La «Fédération jurassienne» fut officiellement fondée en 1871 à l’Hôtel de la Balance de Sonvilier.
La «Fédération jurassienne» fut officiellement fondée en 1871 à l’Hôtel de la Balance de Sonvilier. Wikimedia

Et de nos jours?

La création du Parti socialiste suisse (PS) en 1888 est une autre cause de cette fragmentation. S’efforçant dans un premier temps de mener des réformes, le PS n’adhéra qu’ultérieurement aux principes marxistes, à l’instar de la «lutte des classes» dans son deuxième programme en 1904, et de la «dictature du prolétariat» dans le troisième de 1920. Néanmoins, ces programmes tenaient toujours compte du contexte suisse avec sa démocratie directe, contredisant la doctrine marxiste sur ce point.
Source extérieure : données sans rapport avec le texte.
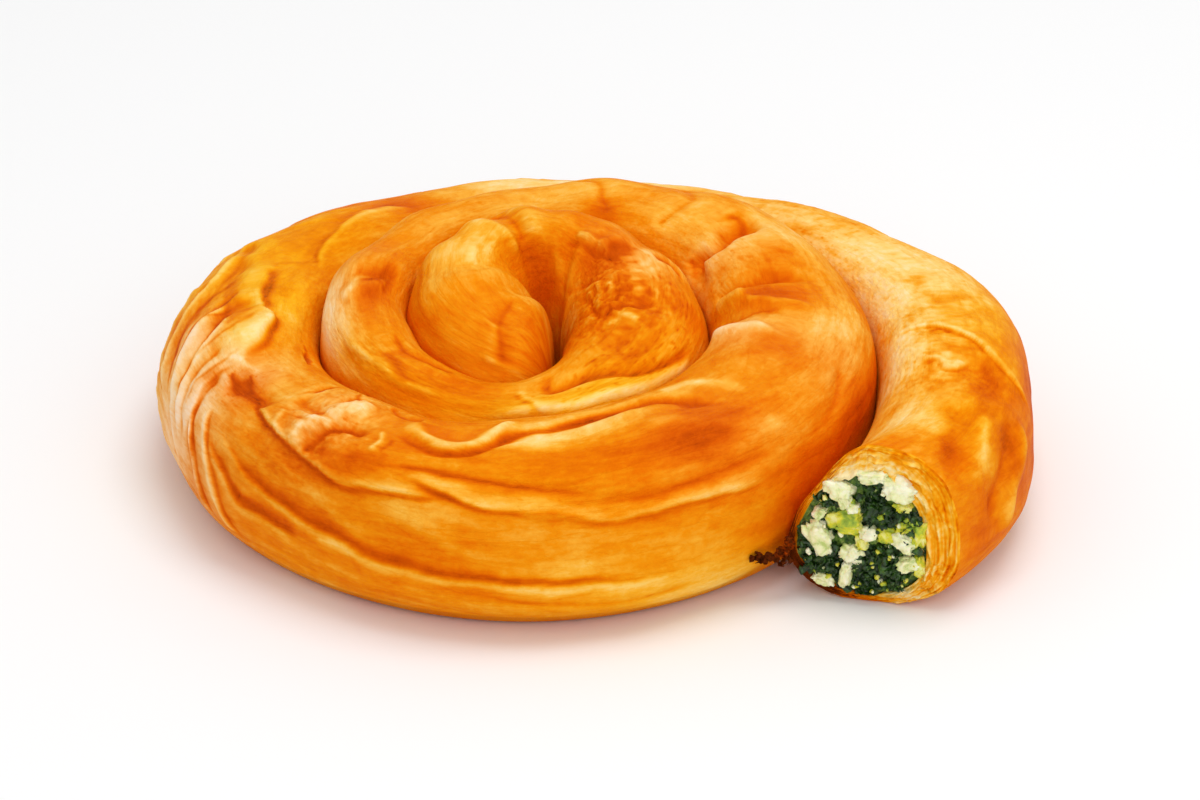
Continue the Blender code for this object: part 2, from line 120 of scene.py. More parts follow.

En 1904, le programme pratique (une annexe au deuxième programme) du parti, mentionne ainsi sous le point 1: «Développement de la démocratie. Représentation proportionnelle. Élection par le peuple des autorités législatives, administratives et judiciaires. Référendum obligatoire. Initiative législative. Décentralisation de l’administration fédérale. Autonomie des communes.» En comparaison, le point 1 du programme pratique de 1920 ne mentionne plus que le «développement de la démocratie», omettant de façon révélatrice le «référendum obligatoire» et l’«autonomie des communes». En 1921, l’aile gauche du parti se détacha pour fonder le Parti communiste suisse (PC). Le PS redevint alors un parti plus réformiste, contribuant à la sauvegarde et au développement de la démocratie directe. Objectif qu’il poursuit aujourd’hui encore.